Non Attorney Closings Actual Situations in Which
North Carolina Attorneys Made
(Or Would Have Made) a Difference

From NC Bar Association's Real Estate Property Section

This List is from 2002. Unfortunately, over the past five years, the list will have greatly increased.
  • At closing, the attorney pointed out to the borrower that (1) the existing loan was fixed at a lower rate when the broker had said otherwise, (2) the loan had a substantial prepayment penalty, (3) the broker's fee (previously undisclosed) was $5,000, (4) the loan had a 5-year balloon rather than being the promised 30-year loan and (5) that the borrower would not have to pay the fees if they did not close, notwithstanding the broker's protests otherwise. The borrower canceled the loan.

  • Lender advised 87-year-old Mother to obtain loan to pay her son's debts of $75,000 (due to her good credit and his bad credit), then convey the property to him. The loan package listed Mother as 67 years of age, retired just 4 months, had a loan amount of $120,000, $8,000 charges, a due-on-sale-or-conveyance clause and a prepayment penalty. Upon attorney's advice, they did not close. Had they closed, the loan would have been accelerated upon conveyance and son would have lost the property due to judgments and other serious credit problems.

  • Unsupervised paralegal closed a sale without assuring payment of an outstanding and substantial judgment against the seller, based on a "bond" submitted at closing. The bond submitted was an appeal bond; the judgment, which exceeded the sales price of the property, was affirmed on appeal and attached to buyer's property.

  • Lender required mother to deed ½ interest in her house to her ex-husband who was co-signing for loan for their daughter's college tuition. Husband and new wife refused to reconvey the ½ interest after closing.

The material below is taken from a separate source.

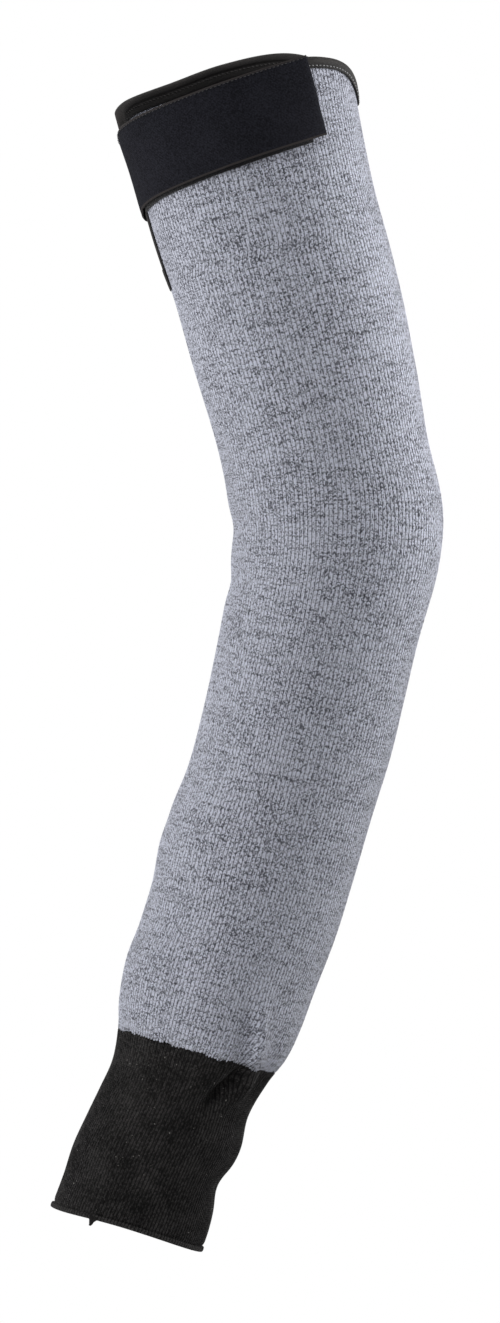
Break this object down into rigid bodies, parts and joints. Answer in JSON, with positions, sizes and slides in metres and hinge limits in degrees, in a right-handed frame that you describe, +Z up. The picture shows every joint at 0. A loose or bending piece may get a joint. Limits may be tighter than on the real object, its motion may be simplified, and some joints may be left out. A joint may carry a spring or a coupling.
{
  "type": "cut resistant sleeve",
  "caption": "Long knitted cut-resistant arm sleeve in flecked grey with a black ribbed wrist cuff, a bound split mouth and a black hook-and-loop strap round the upper arm.",
  "frame": {"origin": "on the sleeve's centre line, at the middle of the closure strap's height, where the strap holds the sleeve on the upper arm", "axes": "+Z up, from the wrist cuff towards the mouth; -Y the front, where the strap's free end is fastened; +X the elbow's outer side; the slit is on the -X side"},
  "size_m": [0.1868, 0.0923, 0.5748],
  "materials": {
    "grey_knit": "matt flecked fine-gauge knit",
    "black_rib": "matt rib knit",
    "black_binding": "folded woven tape with a slight sheen",
    "loop_pile": "matt brushed pile",
    "hook_plastic": "matt moulded hooks",
    "strap_elastic": "closely woven elastic, matt"
  },
  "bodies": {
    "root": {"sleeve_body": "grey_knit", "wrist_cuff": "black_rib", "mouth_binding": "black_binding", "slit_binding": "black_binding", "loop_tape": "loop_pile", "hook_tape": "hook_plastic", "closure_strap": "strap_elastic"}
  },
  "joints": []
}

  • The lender's quitclaim had no granting language or legal description and the borrower's ex-husband has disappeared into the jungles of the Philippines, along with his as-yet not effectively conveyed ½ undivided interest.

  • A lender required conveyance by the mother to herself and her daughter as tenants in common, since the daughter was co-signing on the loan, failing to advise on the immediate effects on the title of daughter's creditors and other title issues.

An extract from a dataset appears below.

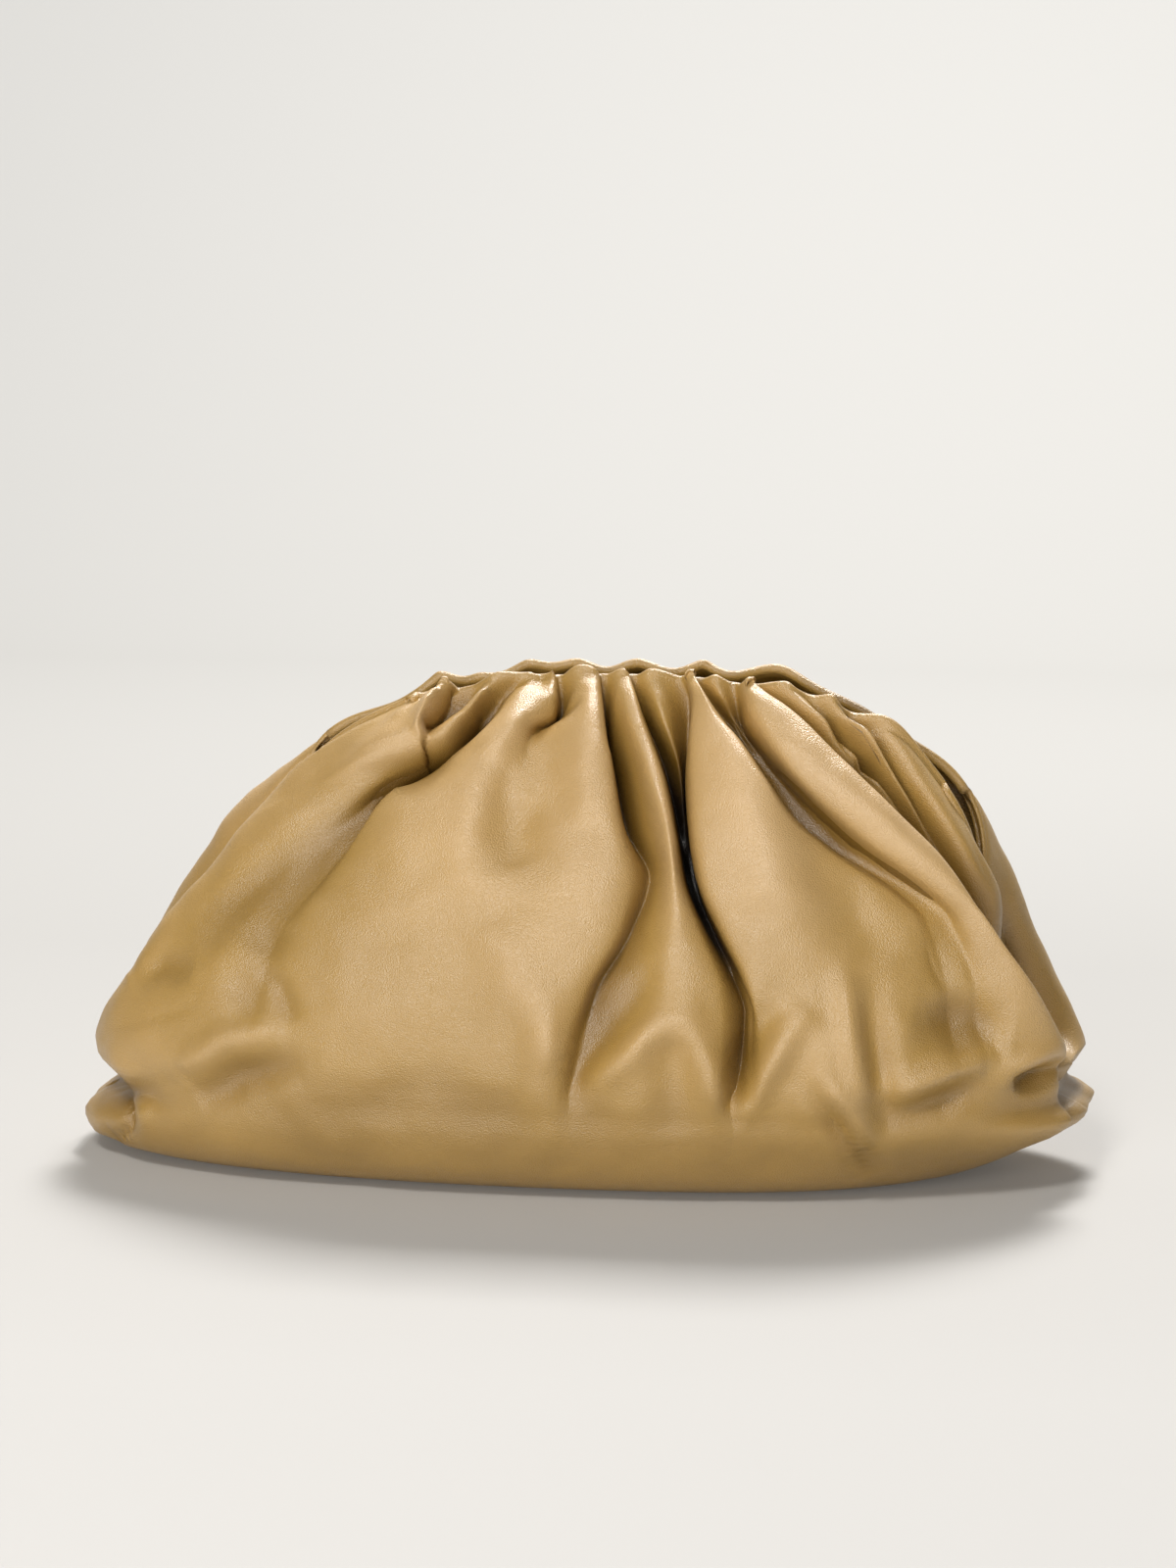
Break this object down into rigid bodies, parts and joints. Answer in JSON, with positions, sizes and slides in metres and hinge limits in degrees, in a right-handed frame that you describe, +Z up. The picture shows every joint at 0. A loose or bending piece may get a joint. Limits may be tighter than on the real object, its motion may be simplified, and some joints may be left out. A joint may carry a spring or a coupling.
{
  "type": "cloud pouch bag",
  "caption": "Soft gathered leather pouch bag with a wide rounded body, deep folds running down from an arched closing frame, and tucked bottom corners.",
  "frame": {"origin": "on the floor under the middle of the bag's bounding box", "axes": "+X along the bag's width, to the right as seen from the front; -Y is the front; +Z up towards the mouth"},
  "size_m": [0.406, 0.1764, 0.201],
  "materials": {
    "hide": "satin, fine pebble grain",
    "facing": "matte, smooth",
    "frame_metal": "satin"
  },
  "bodies": {
    "root": {"pouch_body": "hide", "front_facing": "facing", "back_facing": "facing", "closing_frame": "frame_metal"}
  },
  "joints": []
}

  • A woman's uninsured "refinance" was to buy out her ex-husband's interest, based on a limited search of her title only that did not reveal his substantial federal tax liens, far exceeding the loan amount. (She was not covered. No title policy required.)

  • Lender closed purchase from "heirs" to borrower. Multiple judgments are outstanding against one heir constituting liens on the property. Two minors are still holding title. Borrower closed in reliance on lender's "title report" and advice that no owner's title insurance protection was needed.

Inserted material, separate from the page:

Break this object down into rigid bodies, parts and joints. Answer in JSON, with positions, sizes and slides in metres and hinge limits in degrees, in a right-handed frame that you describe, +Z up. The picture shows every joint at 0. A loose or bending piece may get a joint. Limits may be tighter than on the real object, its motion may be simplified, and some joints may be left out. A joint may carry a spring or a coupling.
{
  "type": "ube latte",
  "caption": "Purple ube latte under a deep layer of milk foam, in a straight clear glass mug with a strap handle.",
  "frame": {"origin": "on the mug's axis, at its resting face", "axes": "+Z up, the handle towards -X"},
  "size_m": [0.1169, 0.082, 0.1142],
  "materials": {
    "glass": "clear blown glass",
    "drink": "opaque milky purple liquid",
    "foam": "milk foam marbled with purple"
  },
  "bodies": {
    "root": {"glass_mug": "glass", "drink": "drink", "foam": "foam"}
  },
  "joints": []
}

  • Lender crossed out the entire correct legal description on deed of trust and replaced it with the description of the entire development shown on deed into the developer, based on a "title report" from a non-attorney, causing significant delays and costs to the consumer, the developer and multiple others to clear up the record title.

  • Client was refinancing with Bank to pay off a construction loan (closed without a lawyer to "save the client some time and money") and comply with balloon payment not disclosed at time of initial closing. Lender intended another "nonlawyer closing" but the client took the closing package to client's regular attorney. The new documents included a deed of trust with a description which covered all of many acres when it should have described only a small parcel upon which the new house was located.

  • Client was completely surprised to receive a full closing package with instructions to sign where indicated, have notarized where indicated, and return to the lender. Her closing package contained an affidavit for her to sign swearing that certain liens and matters of record did not affect her property, essentially making her the title insurer for the lender. Client contacted her attorney to explain the documents since the person at the lender's toll-free telephone number could not do so.

  • Borrower applied for a loan to his LLC, for a second home held as income producing property, which the lender improperly processed the loan as an owner-occupied first home. Borrower advised Lender of the error and was told to convey the property from the LLC to their personal names, close on the loan, then reconvey, post closing, despite a due-on-sale clause, affidavits to the contrary and interest escalation clauses of the loan documents. However, Lender refused to provide assurances of waiver of these penalties; Lender sells 100% of its loans.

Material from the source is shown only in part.